Annette Bezor's work establishes an alternative psycho-social space in which the appropriation of imagery prompts the re-evaluation of the cultural power and significance of that imagery. She has adapted painting in unique ways to suit her purpose and, over her career, has confirmed and extended the role of the independent woman artist and has participated in the debate over art history. Bezor has made a significant impact on the idea and nature of painting in contemporary art.

Chris Reid  © July 2011



Bibliography

Richard Grayson, A Passionate Gaze, Wakefield Press, Adelaide, 2000
Griselda Pollock, Vision and Difference-Feminism, Femininity and the Histories of Art, Routledge, London, 1988

 1 The word 'gaze' here refers to the directional look of the viewer, and is typically associated with the male view of the female subject.

 2 Richard Grayson, A Passionate Gaze, Wakefield Press, Adelaide, 2000, p. 4.

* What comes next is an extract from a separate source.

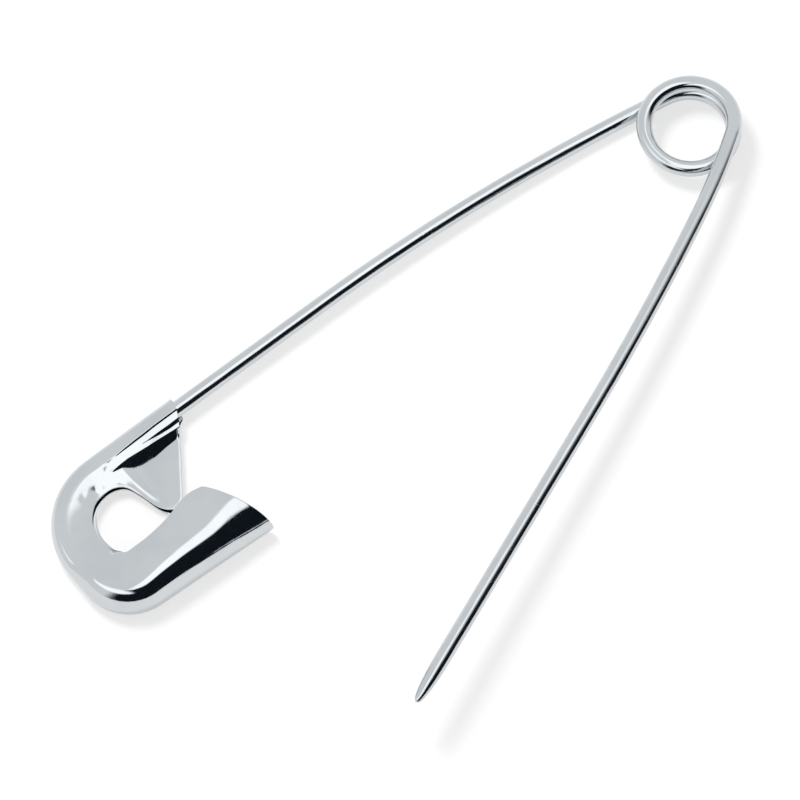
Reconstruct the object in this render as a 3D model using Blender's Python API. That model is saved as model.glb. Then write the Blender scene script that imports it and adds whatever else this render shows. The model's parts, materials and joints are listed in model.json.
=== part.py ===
"""A large safety pin, lying open on its back: one length of bent spring wire and one folded sheet clasp.

Lengths are in metres and +Z is up. Positions are worked out in the pin's own frame, where X runs from the
coil towards the clasp's round end, with zero at the crimp's mouth, Y runs from the spine towards the arm,
with zero on the spine's axis, and Z is zero under the clasp's back. An empty carries that frame, so that the
world's origin lies on the clasp's flat back.
"""

import math

import bmesh
import bpy
import numpy as np

# Wire
WIRE_DIAMETER = 0.0020
SPINE_LENGTH = 0.0730  # from the crimp's mouth to the coil's axis
SPINE_IN_CRIMP = 0.0100  # the hidden end of the wire inside the clasp
SPINE_BOW_REACH = 0.0045  # how far the spine's bow carries it sideways, towards the arm
SPINE_BOW_SHARE = 0.70  # share of the spine's length that is bowed
JOIN_GAP = 0.0003  # between wire nodes that follow each other
WIRE_ROUNDING = 4  # a bevel resolution that gives the wire 12 sides
SPINE_STEPS = 8
SPINE_BOW_STEPS = 20

# Spring coil
COIL_RADIUS = 0.0056  # to the middle of the wire
COIL_FULL_TURNS = 1  # besides the part turn that the legs' directions leave
TURN_GAP = 0.00045  # between neighbouring turns
RINGS_PER_TURN = 32

# Arm
ARM_OPENING = math.radians(22.5)  # between the spine's and the arm's straight stretches, at rest
SHANK_BEND = math.radians(7.5)
ARM_BOW = math.radians(4.2)
ARM_CLIMB = 0.0025  # from the coil to the point, so that the arm swings over the hook
SHANK_SHARE = 0.14  # share of the arm's length
ARM_BOW_SHARE = 0.36  # share of the arm's length
SHANK_STEPS = 6
ARM_BOW_STEPS = 12
ARM_STEPS = 10
POINT_DEPTH = 0.0130  # how far the latched point lies past the crimp's mouth
POINT_LENGTH = 0.0070
POINT_END_SHARE = 0.06  # radius left at the very tip, as a share of the wire's
POINT_FULLNESS = 0.8  # below 1 rounds the ground point's flanks outwards
POINT_RINGS = 9

# Clasp
SHEET = 0.00035
CRIMP_GAP = 0.0003  # between the spine and the crimp
CLASP_LENGTH = 0.0243  # from the crimp's mouth to the round end
CLASP_WIDTH = 0.0199  # from the spine's axis to the hook's outer face
HOOK_HEIGHT = 0.0054  # over the hook's crown
MOUTH_SETBACK = 0.0009  # from the crimp's mouth to the hook's
END_RADIUS = 0.0097  # the spine's side of the round end, in plan
HOOK_CORNER_RADIUS = 0.0056  # the hook's side of the round end, in plan
FOLD_HEIGHT = 0.0014  # height at which the folded outer wall bulges most
FOLD_RUN = 0.0011  # how far in from the wall the back becomes flat
TONGUE_GAP = 0.0003  # between the tongue and the back
TONGUE_BEND = 0.0006  # radius of the bend from the crimp out to the tongue, to the middle of the sheet
BEND_WORTH = 0.0040  # length of flat sheet that gets as many rows as one radian of bend
ROWS_PER_STATION = 3
BACK_ROWS = 8
FRONT_ROWS = 16
PROFILE_STEPS = 24  # points along each bend of a profile, before its rows are spaced
CUT_SHARE = 0.999  # a profile's points past this share of its length give way to its cut end
MERGE_SHARE = 0.05  # of the sheet: rows closer than this are one row

# The flat back's mount, as shares of the clasp's length and width
BACK_POINT_SHARES = (0.25, 0.25)

WIRE_COLOUR = (0.62, 0.65, 0.68, 1.0)
WIRE_ROUGHNESS = 0.16
SHEET_COLOUR = (0.66, 0.69, 0.72, 1.0)
SHEET_ROUGHNESS = 0.12

wire_radius = WIRE_DIAMETER / 2
turn_pitch = WIRE_DIAMETER + TURN_GAP
crimp_radius = wire_radius + CRIMP_GAP + SHEET / 2  # to the middle of the sheet
spine_height = SHEET + CRIMP_GAP + wire_radius
tongue_height = SHEET + TONGUE_GAP + SHEET / 2
spine_bow = 2 * math.atan(SPINE_BOW_REACH / (SPINE_BOW_SHARE * SPINE_LENGTH))
spine_bow_radius = SPINE_BOW_REACH / (1 - math.cos(spine_bow))
coil_centre = (-SPINE_LENGTH, SPINE_BOW_REACH + COIL_RADIUS * math.cos(spine_bow))
coil_start_x = coil_centre[0] - COIL_RADIUS * math.sin(spine_bow)
coil_sweep = math.tau * COIL_FULL_TURNS + math.pi - spine_bow - ARM_OPENING - SHANK_BEND - ARM_BOW
coil_rise = turn_pitch * coil_sweep / math.tau
arm_length = SPINE_LENGTH + POINT_DEPTH + COIL_RADIUS * math.sin(spine_bow)
shank_length = SHANK_SHARE * arm_length
arm_bow_length = ARM_BOW_SHARE * arm_length
arm_slope = ARM_CLIMB / arm_length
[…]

 3 Pollock discusses the question of whether women artists such as Berthe Morisot and Mary Cassatt can be complicit in reinforcing a male way of viewing, thus reinforcing female passivity, and goes on to discuss the reworking of feminine space and the gaze. (Griselda Pollock, Vision and Difference-Feminism, Femininity and the Histories of Art, Routledge, London, 1988, p. 87.) Bezor reworks the gaze and the spaces of femininity.

 4 Annette Bezor, in conversation with the author, 2010.